Y es que la vida de Vrba es de novela, pero fue en el campo de concentración nazi en Polonia donde se forjó la leyenda. Su primer paso en Auschwitz, al ver el letrero de «Arbeit macht frei» («El trabajo os hará libres»), «fue de alivio», cuenta Freedland. Acababa de ser deportado desde el campo de Madjanek y sentía que daba un paso al frente en su comodidad. El barro, la suciedad, el frío y las barracas de madera y frágiles parecía que se quedaban atrás en este nuevo destino, con edificios de ladrillo y caminos pavimentados. «Creyó que era un lugar con orden y, como todos los judíos, en ese momento [junio de 1942] no sabía nada sobre la función de Auschwitz». Pero, más allá de esa sensación, «Rudi» tuvo la premonición de que escaparía, como escribió a una de sus hijas en una carta en la que subrayaría la palabra «premonición».

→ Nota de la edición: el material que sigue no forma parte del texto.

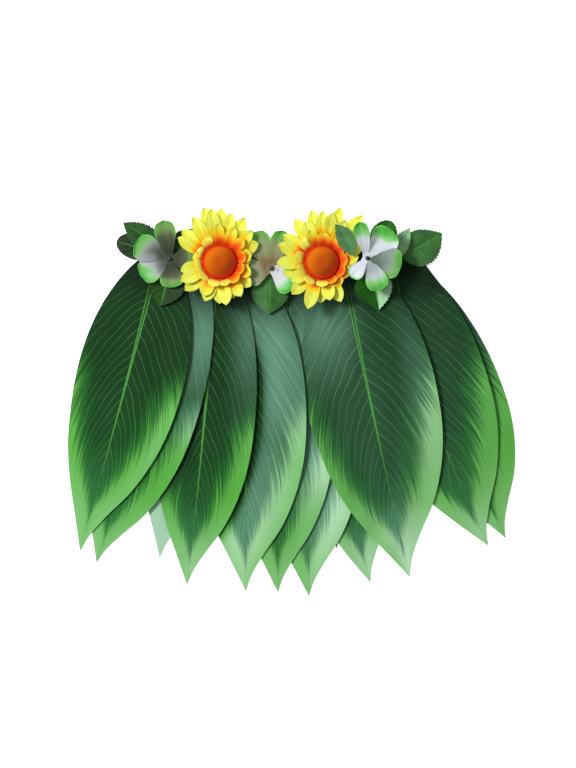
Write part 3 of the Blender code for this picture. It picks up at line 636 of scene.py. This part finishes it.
def elastic(name):
    """Black ribbed elastic."""
    m = Shade(name, roughness=0.8, Sheen_Weight=0.2)
    cx, cy = m.uv("cloth")
    rib = m.math("SINE", m.times(cy, 2 * math.pi / BAND_RIB))
    wale = m.math("SINE", m.times(cx, 2 * math.pi / BAND_WALE))
    height = m.plus(rib, m.times(wale, 0.4))
    colour = m.mix(m.math("MULTIPLY_ADD", rib, 0.5), rgb(14, 14, 16), rgb(34, 34, 38))
    return m.finish(colour, height, depth=0.0003, strength=0.6)


def plain(name, colour, roughness):
    m = Shade(name, roughness=roughness)
    x = m.node("TexNoise", {"Scale": 260.0, "Detail": 3.0}).outputs[0]
    lighter = (*(c * 1.6 for c in colour[:3]), 1)
    return m.finish(m.mix(m.times(x, 0.5), colour, lighter), x, depth=0.0002, strength=0.3)


# Meshes

def linked(name, data):
    made = bpy.data.objects.new(name, data)
    bpy.context.scene.collection.objects.link(made)
    return made


def add_uv(mesh, **maps):
    """UV maps that hold one row of values for each vertex."""
    loops = np.empty(len(mesh.loops), int)
    mesh.loops.foreach_get("vertex_index", loops)
    for label, values in maps.items():
        layer = mesh.uv_layers.new(name=label)
        layer.data.foreach_set("uv", np.array(values, np.float32)[loops].ravel())


def shell(name, points, faces, thickness, leaf_uv, cloth_uv, tone, finish):
    """A closed thin sheet whose underside is this grid of points."""
    points = np.asarray(points, float)
    quads = np.array([f if len(f) == 4 else (*f, f[2]) for f in faces])
    diagonals = np.cross(points[quads[:, 2]] - points[quads[:, 0]], points[quads[:, 3]] - points[quads[:, 1]])
    three = quads[:, 2] == quads[:, 3]
    flat = np.cross(points[quads[:, 1]] - points[quads[:, 0]], points[quads[:, 2]] - points[quads[:, 0]])
    diagonals[three] = flat[three]
    normal = np.zeros_like(points)
    for corner in range(4):
        np.add.at(normal, quads[:, corner], diagonals)
    normal /= np.maximum(np.linalg.norm(normal, axis=1, keepdims=True), 1e-12)
    count = len(points)
    every = np.vstack([points, points + normal * thickness])
    edges = {(f[k], f[(k + 1) % len(f)]) for f in faces for k in range(len(f))}
    rim = [(b + count, a + count, a, b) for a, b in edges if (b, a) not in edges]
    rim.sort()
    solid = [tuple(i + count for i in f) for f in faces] + [tuple(reversed(f)) for f in faces] + rim
    mesh = bpy.data.meshes.new(name)
    mesh.from_pydata(every.tolist(), [], solid)
    add_uv(mesh, leaf=np.vstack([leaf_uv, leaf_uv]), cloth=np.vstack([cloth_uv, cloth_uv]))
    store = mesh.attributes.new("tone", "FLOAT", "POINT")
    store.data.foreach_set("value", np.concatenate([tone, tone]).astype(np.float32))
    mesh.shade_smooth()
    mesh.set_sharp_from_angle(angle=math.radians(50))
    mesh.materials.append(finish)
    return linked(name, mesh)


def leaf_grid(rows, columns):
    even = np.linspace(0, 1, rows + 1)
    u = (0.5 * even + 0.25 * (1 - np.cos(np.pi * even)))[:-1]
    u, s = np.meshgrid(u, np.linspace(-1, 1, columns + 1), indexing="ij")
    across = columns + 1
    faces = [
        ((r + 1) * across + c, (r + 1) * across + c + 1, r * across + c + 1, r * across + c)
        for r in range(rows - 1) for c in range(columns)
    ]
    last = (rows - 1) * across
    faces += [(rows * across, last + c + 1, last + c) for c in range(columns)]
    return np.append(u, 1.0), np.append(s, 0.0), faces


def dress(piece, node):
    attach(piece, "root")
    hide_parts(node)


def cut_length(leaf):
    line = midrib(leaf, np.linspace(0, 1, 41))[0]
    return float(np.linalg.norm(np.diff(line, axis=0), axis=1).sum())


def long_leaf(index, leaf, below, over_band, grid, finish, slot):
    u, s, faces = leaf_grid(*grid)
    plan = leaf_plan(leaf, LEAF_PROFILE, u, s)
    height = rest_height(plan, below, over_band) + own_height(leaf, u, s)
    if slot == "leaf_print":
        # Light ripples, and the crease of the midrib
        along = np.sin(np.pi * np.clip(u, 0, 1)) ** 0.8
        phase = 1.7 * index
        ripple = 0.00025 * np.sin(9 * u + 3.1 * s + phase) + 0.00015 * np.sin(21 * u - 5 * s + 2.3 * phase)
        crease = 0.0002 * np.exp(-(np.abs(s) * leaf.right / 0.004) ** 2)
        height = height + (ripple + 0.0004 - crease) * along
    # Tone: painted teal sheen, and below 0 painted shade beside the leaf that lies on top
    tone = np.zeros(len(u))
    for at, across, reach, wide, strength in SHEEN.get(leaf.name, ()):
        patch = np.exp(-((u - at) / reach) ** 2 - ((s - across) / wide) ** 2)
        tone = np.maximum(tone, strength * patch)
    # Painted shade beside the edge of the leaf that lies on top
    if leaf.name in LEAF_SHADE:
        name, reach, strength = LEAF_SHADE[leaf.name]
        above = next(other for other in FRONT_LEAVES if other.name == name)
        outside = locate(above, LEAF_PROFILE, plan)[2]
        shade = strength * np.exp(-(outside / reach) ** 1.5) * np.clip(6 * u - 1.2, 0, 1)
        tone = tone * (1 - shade) - shade
    length = cut_length(leaf)
    leaf_uv = np.column_stack([(s + 1) / 2, u])
    cloth_uv = np.column_stack([s * half_width(leaf, LEAF_PROFILE, u, s), u * length + index])
    piece = shell(leaf.name + "_cloth", np.column_stack([plan, height]), faces, LEAF_CLOTH,
                  leaf_uv, cloth_uv, tone, finish)
    wide = leaf.left + leaf.right
    dress(piece, leaf.name)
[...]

Y así fue, a los dos años de su llegada al campo de exterminio, y tras trabajar en la «rampa» de recibimiento de los trenes («pasó por todos los departamentos menos el de la cámara de gas»), Vrba tenía claro que no se podía quedar allí esperando un milagro, que debía salir para contar al mundo lo que estaba sucediendo. «No tanto para sobrevivir, sino para denunciar el horror», puntualiza Freedland.
Incluso un lugar como Auschwitz tenía una pequeña grieta de seguridad: dividido en un sector interno (barracones) y externo (la zona de trabajo), este último solo se vigilaba de día. En caso de fuga, sí se establecía un control permanente de esta segunda área, pero solo las primeras 72 horas. Si Vrba, junto a un compañero (Alfred Wetzler), lograba permanecer escondido en algún rincón del patio durante esos tres días sin que le descubrieran –hasta escuchar «Postenkette abziehen!»–, «solo» tendría que aprovechar la oscuridad de la noche para salir... Y lo logró a sus 19 años –la misma edad a la que Freedland conoció su historia– en la que no era ni su primera ni última fuga.
A partir de ahí comenzaría su clandestinidad y su lucha por dar a conocer al mundo lo que de verdad estaba ocurriendo dentro de aquel infierno. Así lo recogió en el Informe Vrba-Wetzler, donde se detallaba todo lo visto en sus dos años de paso por Auschwitz.